> [Stated problem]
Print the data that follows exactly.

> [Source data]
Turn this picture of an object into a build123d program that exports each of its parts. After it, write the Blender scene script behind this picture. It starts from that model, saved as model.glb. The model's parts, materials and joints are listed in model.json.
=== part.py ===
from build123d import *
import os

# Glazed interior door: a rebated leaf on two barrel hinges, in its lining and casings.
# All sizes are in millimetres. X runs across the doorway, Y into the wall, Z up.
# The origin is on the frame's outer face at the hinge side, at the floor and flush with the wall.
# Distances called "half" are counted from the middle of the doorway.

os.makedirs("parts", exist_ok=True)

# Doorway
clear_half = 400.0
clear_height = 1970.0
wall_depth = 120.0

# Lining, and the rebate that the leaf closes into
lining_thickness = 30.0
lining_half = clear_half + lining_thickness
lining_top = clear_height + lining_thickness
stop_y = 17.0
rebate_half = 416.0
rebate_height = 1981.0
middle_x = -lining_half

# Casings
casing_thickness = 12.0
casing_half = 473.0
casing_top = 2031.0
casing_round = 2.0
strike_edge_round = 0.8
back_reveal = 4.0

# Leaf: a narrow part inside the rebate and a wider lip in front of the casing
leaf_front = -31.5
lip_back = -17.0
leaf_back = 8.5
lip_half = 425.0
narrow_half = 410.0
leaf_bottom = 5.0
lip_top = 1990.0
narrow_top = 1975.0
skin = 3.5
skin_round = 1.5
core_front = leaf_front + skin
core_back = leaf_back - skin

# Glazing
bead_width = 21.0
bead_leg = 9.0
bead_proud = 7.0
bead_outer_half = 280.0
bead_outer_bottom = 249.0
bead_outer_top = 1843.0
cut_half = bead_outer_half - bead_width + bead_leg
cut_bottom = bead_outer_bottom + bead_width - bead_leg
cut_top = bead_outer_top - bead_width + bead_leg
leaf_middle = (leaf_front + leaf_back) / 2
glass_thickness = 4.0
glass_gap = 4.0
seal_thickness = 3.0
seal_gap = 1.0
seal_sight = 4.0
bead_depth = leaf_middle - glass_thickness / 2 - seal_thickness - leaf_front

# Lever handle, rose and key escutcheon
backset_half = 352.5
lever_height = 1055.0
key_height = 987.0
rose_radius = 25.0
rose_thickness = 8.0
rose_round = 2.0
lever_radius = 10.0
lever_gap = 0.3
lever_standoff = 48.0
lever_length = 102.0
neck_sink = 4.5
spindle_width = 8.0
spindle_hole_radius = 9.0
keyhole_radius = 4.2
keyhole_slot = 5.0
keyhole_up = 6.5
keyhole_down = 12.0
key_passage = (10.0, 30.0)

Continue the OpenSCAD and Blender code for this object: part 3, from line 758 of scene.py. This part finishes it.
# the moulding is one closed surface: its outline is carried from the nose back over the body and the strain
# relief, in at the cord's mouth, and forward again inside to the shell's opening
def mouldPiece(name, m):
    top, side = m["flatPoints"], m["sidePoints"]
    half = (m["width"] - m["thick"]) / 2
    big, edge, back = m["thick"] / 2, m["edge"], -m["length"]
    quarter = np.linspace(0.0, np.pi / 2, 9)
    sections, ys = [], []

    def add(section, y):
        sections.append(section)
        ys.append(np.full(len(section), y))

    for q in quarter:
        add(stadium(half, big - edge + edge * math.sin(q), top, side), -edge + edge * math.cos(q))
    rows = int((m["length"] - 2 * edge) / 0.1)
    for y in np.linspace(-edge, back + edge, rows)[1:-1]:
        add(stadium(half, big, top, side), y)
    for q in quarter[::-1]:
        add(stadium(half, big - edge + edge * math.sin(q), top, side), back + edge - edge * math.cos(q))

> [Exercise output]
Turn this picture of an object into a build123d program that exports each of its parts. After it, write the Blender scene script behind this picture. It starts from that model, saved as model.glb. The model's parts, materials and joints are listed in model.json.
=== part.py ===
from build123d import *
import os

# Glazed interior door: a rebated leaf on two barrel hinges, in its lining and casings.
# All sizes are in millimetres. X runs across the doorway, Y into the wall, Z up.
# The origin is on the frame's outer face at the hinge side, at the floor and flush with the wall.
# Distances called "half" are counted from the middle of the doorway.

os.makedirs("parts", exist_ok=True)

# Doorway
clear_half = 400.0
clear_height = 1970.0
wall_depth = 120.0

# Lining, and the rebate that the leaf closes into
lining_thickness = 30.0
lining_half = clear_half + lining_thickness
lining_top = clear_height + lining_thickness
stop_y = 17.0
rebate_half = 416.0
rebate_height = 1981.0
middle_x = -lining_half

# Casings
casing_thickness = 12.0
casing_half = 473.0
casing_top = 2031.0
casing_round = 2.0
strike_edge_round = 0.8
back_reveal = 4.0

# Leaf: a narrow part inside the rebate and a wider lip in front of the casing
leaf_front = -31.5
lip_back = -17.0
leaf_back = 8.5
lip_half = 425.0
narrow_half = 410.0
leaf_bottom = 5.0
lip_top = 1990.0
narrow_top = 1975.0
skin = 3.5
skin_round = 1.5
core_front = leaf_front + skin
core_back = leaf_back - skin

# Glazing
bead_width = 21.0
bead_leg = 9.0
bead_proud = 7.0
bead_outer_half = 280.0
bead_outer_bottom = 249.0
bead_outer_top = 1843.0
cut_half = bead_outer_half - bead_width + bead_leg
cut_bottom = bead_outer_bottom + bead_width - bead_leg
cut_top = bead_outer_top - bead_width + bead_leg
leaf_middle = (leaf_front + leaf_back) / 2
glass_thickness = 4.0
glass_gap = 4.0
seal_thickness = 3.0
seal_gap = 1.0
seal_sight = 4.0
bead_depth = leaf_middle - glass_thickness / 2 - seal_thickness - leaf_front

# Lever handle, rose and key escutcheon
backset_half = 352.5
lever_height = 1055.0
key_height = 987.0
rose_radius = 25.0
rose_thickness = 8.0
rose_round = 2.0
lever_radius = 10.0
lever_gap = 0.3
lever_standoff = 48.0
lever_length = 102.0
neck_sink = 4.5
spindle_width = 8.0
spindle_hole_radius = 9.0
keyhole_radius = 4.2
keyhole_slot = 5.0
keyhole_up = 6.5
keyhole_down = 12.0
key_passage = (10.0, 30.0)

Continue the OpenSCAD and Blender code for this object: part 3, from line 758 of scene.py. This part finishes it.
# the moulding is one closed surface: its outline is carried from the nose back over the body and the strain
# relief, in at the cord's mouth, and forward again inside to the shell's opening
def mouldPiece(name, m):
    top, side = m["flatPoints"], m["sidePoints"]
    half = (m["width"] - m["thick"]) / 2
    big, edge, back = m["thick"] / 2, m["edge"], -m["length"]
    quarter = np.linspace(0.0, np.pi / 2, 9)
    sections, ys = [], []

    def add(section, y):
        sections.append(section)
        ys.append(np.full(len(section), y))

    for q in quarter:
        add(stadium(half, big - edge + edge * math.sin(q), top, side), -edge + edge * math.cos(q))
    rows = int((m["length"] - 2 * edge) / 0.1)
    for y in np.linspace(-edge, back + edge, rows)[1:-1]:
        add(stadium(half, big, top, side), y)
    for q in quarter[::-1]:
        add(stadium(half, big - edge + edge * math.sin(q), top, side), back + edge - edge * math.cos(q))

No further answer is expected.